Stable diffusion: resources and discussion

jwuphysics · October 5, 2022, 1:33pm

Jay Alammar recently released the Illustrated Stable Diffusion. He previously wrote The Illustrated Transformer, which a lot of folks have found an excellent resource.

margaretmz · October 6, 2022, 3:19pm

A pytorch implementation of the text-to-3D model Dreamfusion, powered by the Stable Diffusion text-to-2D model. https://github.com/ashawkey/stable-dreamfusion.

cjmills · October 7, 2022, 6:03pm

I stumbled across this project on GitHub.

MotionDiffuse: Text-Driven Human Motion Generation with Diffusion Model
Prompt: “check time”

erinjerri · October 8, 2022, 3:22pm

Hmm anyone see a new link for the Berkeley article “Understanding VQ-VAE?)”

cjmills · October 8, 2022, 3:46pm

Here is an archive of it

Part 1:
https://archive.ph/2021.07.14-200624/https://ml.berkeley.edu/blog/posts/vq-vae/

Part 2:
https://archive.ph/2022.04.24-184903/https://ml.berkeley.edu/blog/posts/dalle2/

vettukal · October 9, 2022, 4:10am

Great work @jamesrequa. Inspired by you I also checked out the collab notebook and managed to run it on my paperspace.

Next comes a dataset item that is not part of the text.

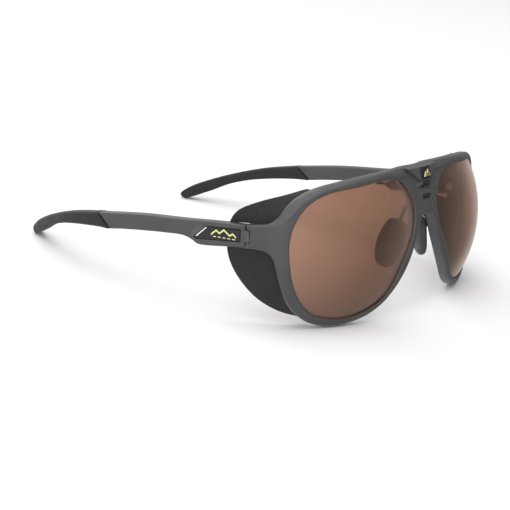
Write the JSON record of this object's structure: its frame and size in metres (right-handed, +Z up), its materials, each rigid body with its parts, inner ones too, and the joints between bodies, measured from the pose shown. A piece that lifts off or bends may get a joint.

Do you have the prompts saved which was used to generate these images? Your images are much better than the outputs which I could get. Wondering if you did something different compared to the collab notebook.

jamesrequa · October 9, 2022, 5:41am

@vettukal Glad to hear you were inspired and nice work getting it running!

Unfortunately I didn’t save the prompts for these images. I didn’t make any significant changes to the original huggingface dreambooth sd notebook that I shared, except to:

upload the 5 images of jeremy as the training set
modify the instance prompt for the newly created concept to be a photo of sks person, I could’ve changed sks to something else but I didn’t think it really mattered
I chose not to do prior preservation because I didn’t plan to use the model for anything else

As for the prompts, it definitely takes a lot of experimentation & curation of outputs to get good results, some are even referring to prompt engineering as like an artform haha. I highly recommend using Lexica as a guide for creating better prompts. I believe for these images I used something along the lines of stunning portrait of sks person, by some artist, artstation & replacing some artist with various artist styles that tend to get good results (once again lexica is a great way to find out good artist names and keywords.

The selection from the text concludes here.